Değişiklik paketi Baykal'ın iddia ettiği gibi yargı bağımsızlığını ortadan kaldırmak yerine, tam tersine yargıyı normalleştirecektir. Evet, bu taslağın/teklifin mükemmel olmadığını AK Parti de kabul ediyor. Ancak bu bir başlangıçtır ve hep birlikte daha iyiye doğru, el ele birlikte çalışmak gerekiyor. İyi niyetin, milletten yana, hukuktan, özgürlük ve demokrasiden yana olmanın göstergesi ve gereği de budur.
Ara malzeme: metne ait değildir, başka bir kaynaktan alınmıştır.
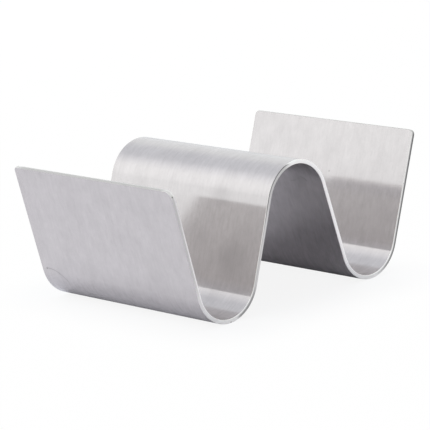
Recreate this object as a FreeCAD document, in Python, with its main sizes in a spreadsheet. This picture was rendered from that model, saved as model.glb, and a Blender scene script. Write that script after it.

MHP ve lideri Bahçeli gerçeği görüp bu asırda (21. yüzyılda) istatiksel olarak iktidar olma şansı olmayan CHP'ye yanaşmaktan, CHP ile anayasa değişikliği konusunda birleşmekten vazgeçip, akılcı ve gerçekçi politikalar geliştirmeli ve taslağa / teklife destek vermelidir. Bu destekle hem oylarını en az 5 puan yükseltir hem de ülkenin referanduma gitmesine ihtiyaç bırakmaz. Bu yolla ülkeyi önemli bir ekonomik yükten de kurtarmış olur.
 
Yok eğer MHP, seçmeninin beklentisinin tersine darbe anayasasının değiştirilmesi yönündeki AK Parti teklifine Meclis'te destek vermezse bilsin ki sağduyulu MHP seçmeni referandumda çoğunlukla 'evet' diyecektir.